Excerpted records:
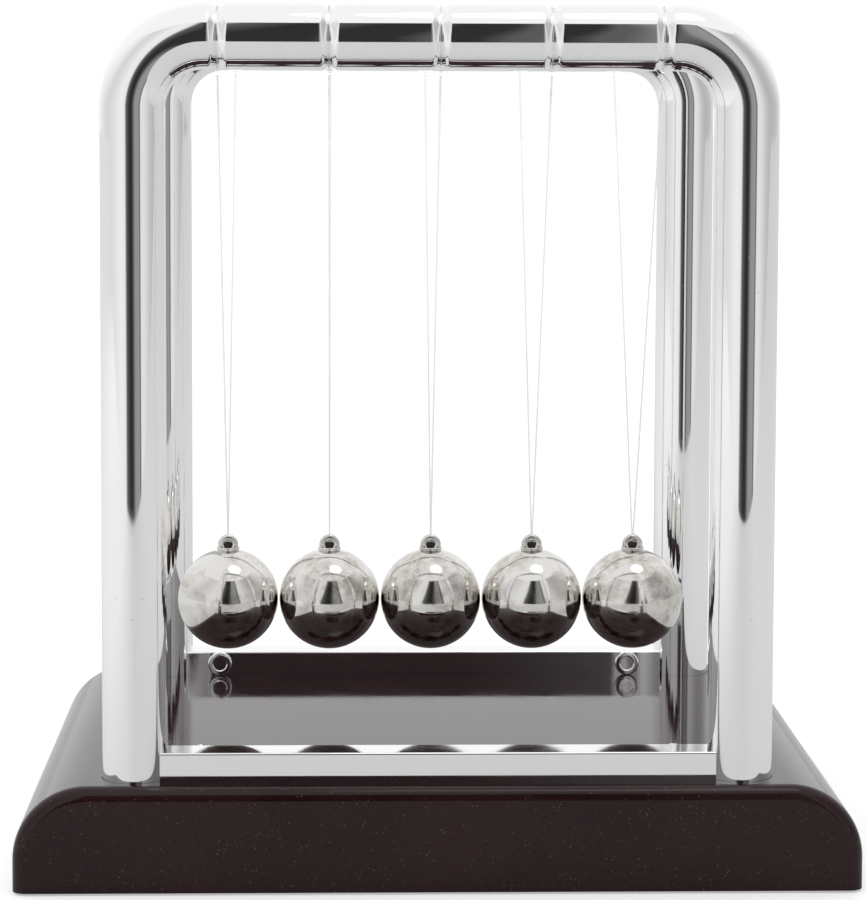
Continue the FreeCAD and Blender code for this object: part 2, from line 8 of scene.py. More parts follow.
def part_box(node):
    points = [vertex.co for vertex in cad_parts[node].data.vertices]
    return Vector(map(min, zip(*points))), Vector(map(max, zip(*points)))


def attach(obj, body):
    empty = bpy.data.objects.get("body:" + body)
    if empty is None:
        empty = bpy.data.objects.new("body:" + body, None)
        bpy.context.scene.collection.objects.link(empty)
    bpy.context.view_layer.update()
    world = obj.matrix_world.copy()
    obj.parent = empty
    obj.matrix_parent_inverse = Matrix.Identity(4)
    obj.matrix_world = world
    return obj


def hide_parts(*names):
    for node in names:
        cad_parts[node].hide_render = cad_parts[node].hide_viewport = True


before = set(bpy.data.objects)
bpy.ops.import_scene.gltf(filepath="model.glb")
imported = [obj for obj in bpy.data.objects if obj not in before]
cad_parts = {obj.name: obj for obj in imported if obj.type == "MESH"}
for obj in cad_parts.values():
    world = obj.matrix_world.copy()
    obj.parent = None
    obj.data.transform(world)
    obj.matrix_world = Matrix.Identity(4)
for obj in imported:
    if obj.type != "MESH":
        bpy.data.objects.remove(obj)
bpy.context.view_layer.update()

MM = 0.001
BALLS = range(1, 6)
ENDS = {"front": -1, "rear": 1}
SIDES = {"left": -1, "right": 1}

# Sizes that the frame does not give, in metres.
GROOVE_WIDTH = 3.4 * MM
GROOVE_DEPTH = 0.55 * MM
GROOVE_SHOULDER = 1.2 * MM
TUBE_WALL = 1.6 * MM
BEND_RADIUS = 11.6 * MM
SIDE_ROUND = 12.2 * MM
END_ROUND = 2.4 * MM
SHELL_WALL = 2.6 * MM
SOCKET_GAP = 0.1 * MM
SOCKET_DEPTH = 8.0 * MM
EYE_WIRE = 1.2 * MM
EYE_HOLE = 1.3 * MM
COLLAR_HEIGHT = 0.7 * MM
COLLAR_LIP = 0.22 * MM
COLLAR_DISH = 0.1 * MM
BAR_EDGE = 0.35 * MM
BOSS_DIAMETER = 4.6 * MM
BOSS_SPACING = 79.0 * MM
BOSS_ROOT = 1.0 * MM
BOSS_LIP = 0.25 * MM
BOSS_DISH = 0.12 * MM
WELD_DISTANCE = 1e-7

# The rim and the floor of a boss's dish, as shares of the boss's radius.
BOSS_RIM = 0.62
BOSS_FLOOR = 0.55
# A collar's height above its ball, as a share of COLLAR_HEIGHT, and its dish, as a share of its radius.
COLLAR_CROWN = 0.9
COLLAR_RIM = 0.62
# The resin drop's half width, half height and place below the ring's middle, as shares of the eye's hole.
SEAL_WIDTH = 0.53
SEAL_HEIGHT = 0.50
SEAL_DROP = 0.05
# The resin drop's half depth, as a share of the wire's radius.
SEAL_DEPTH = 0.5

# How many sides a round shape has, and how many steps run along a shape.
TUBE_SIDES = 96
BALL_SIDES = 144
COLLAR_SIDES = 64
RING_SIDES = 64
WIRE_SIDES = 32
SEAL_SIDES = 32
SEAL_STEPS = 16
BALL_STEPS = 96
POST_STEPS = 24
BEND_STEPS = 24
GROOVE_STEPS = 16
SIDE_ROUND_STEPS = 20
END_ROUND_STEPS = 10
LENGTH_STEPS = 8
EDGE_STEPS = 5
COLLAR_LIP_STEPS = 8

# Edges that turn by more than this stay sharp.
SHARP_DEGREES = 35
EYELET_SHARP_DEGREES = 50


# ---------------------------------------------------------------- mesh helpers


def new_object(name, bm, sharp_degrees=SHARP_DEGREES):
    """A shown object from a bmesh, smooth except at its sharp edges."""
    bmesh.ops.recalc_face_normals(bm, faces=bm.faces)
    mesh = bpy.data.meshes.new(name)
    bm.to_mesh(mesh)
    bm.free()
    mesh.polygons.foreach_set("use_smooth", [True] * len(mesh.polygons))
    mesh.set_sharp_from_angle(angle=math.radians(sharp_degrees))
    piece = bpy.data.objects.new(name, mesh)
    bpy.context.scene.collection.objects.link(piece)
    return piece


def apply_modifiers(piece):
    """Replace a piece's mesh with what its modifiers make of it."""
    graph = bpy.context.evaluated_depsgraph_get()
    mesh = bpy.data.meshes.new_from_object(piece.evaluated_get(graph))
    piece.modifiers.clear()
    piece.data = mesh


def shade_flats(piece):
    """Keep flat faces flat beside the rounds that run into them."""
    piece.data.set_sharp_from_angle(angle=math.radians(SHARP_DEGREES))
    weighted = piece.modifiers.new("flats", "WEIGHTED_NORMAL")
    weighted.mode = "FACE_AREA"
    weighted.weight = 100
    weighted.keep_sharp = True
    apply_modifiers(piece)


def skin_rings(bm, rings, closed=False):
    """Quads between successive rings of vertices that have the same count."""
    pairs = zip(rings, rings[1:] + rings[:1]) if closed else zip(rings, rings[1:])
    for ring, following in pairs:
        count = len(ring)
        for n in range(count):
            after = (n + 1) % count
            bm.faces.new((ring[n], ring[after], following[after], following[n]))


def lathe(bm, profile, centre, axis="z", sides=TUBE_SIDES):
    """A closed turned solid from (radius, height) points. The first and last points are on the axis."""
    rings = []
    for radius, height in profile[1:-1]:
        ring = []
        for n in range(sides):
            turn = 2 * math.pi * n / sides
            across, up = radius * math.cos(turn), radius * math.sin(turn)
            spot = (across, up, height) if axis == "z" else (across, height, up)
            ring.append(bm.verts.new(Vector(centre) + Vector(spot)))
        rings.append(ring)
    skin_rings(bm, rings)
    for (_, height), ring in ((profile[0], rings[0]), (profile[-1], rings[-1])):
        tip = (0, 0, height) if axis == "z" else (0, height, 0)
        top = bm.verts.new(Vector(centre) + Vector(tip))
        for n in range(sides):
            bm.faces.new((top, ring[n], ring[(n + 1) % sides]))


def arc_points(centre, radius, start, end, steps):
    """Points (a, b) along an arc, from and to angles in degrees."""
    turns = [math.radians(start + (end - start) * n / steps) for n in range(steps + 1)]
    return [(centre[0] + radius * math.cos(t), centre[1] + radius * math.sin(t)) for t in turns]


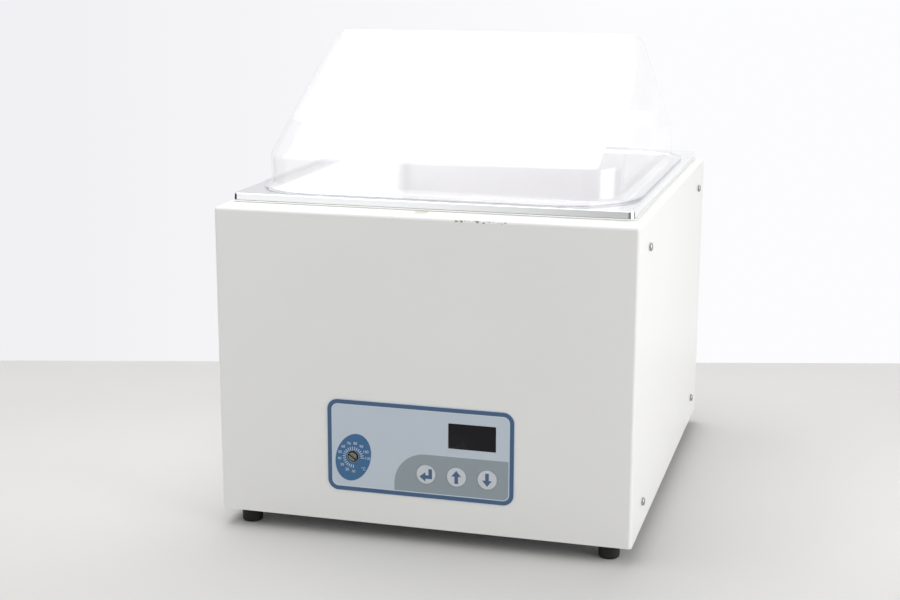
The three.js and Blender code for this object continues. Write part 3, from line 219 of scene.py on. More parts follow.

Directions for this task: Everything from the line that contains "obj.matrix_world = Matrix.Identity(4)" to the line that contains "WELD_DISTANCE = 1e-7" must be transcribed exactly, both end lines included.

Output of the exercise:
    obj.matrix_world = Matrix.Identity(4)
for obj in imported:
    if obj.type != "MESH":
        bpy.data.objects.remove(obj)
bpy.context.view_layer.update()

MM = 0.001
BALLS = range(1, 6)
ENDS = {"front": -1, "rear": 1}
SIDES = {"left": -1, "right": 1}

# Sizes that the frame does not give, in metres.
GROOVE_WIDTH = 3.4 * MM
GROOVE_DEPTH = 0.55 * MM
GROOVE_SHOULDER = 1.2 * MM
TUBE_WALL = 1.6 * MM
BEND_RADIUS = 11.6 * MM
SIDE_ROUND = 12.2 * MM
END_ROUND = 2.4 * MM
SHELL_WALL = 2.6 * MM
SOCKET_GAP = 0.1 * MM
SOCKET_DEPTH = 8.0 * MM
EYE_WIRE = 1.2 * MM
EYE_HOLE = 1.3 * MM
COLLAR_HEIGHT = 0.7 * MM
COLLAR_LIP = 0.22 * MM
COLLAR_DISH = 0.1 * MM
BAR_EDGE = 0.35 * MM
BOSS_DIAMETER = 4.6 * MM
BOSS_SPACING = 79.0 * MM
BOSS_ROOT = 1.0 * MM
BOSS_LIP = 0.25 * MM
BOSS_DISH = 0.12 * MM
WELD_DISTANCE = 1e-7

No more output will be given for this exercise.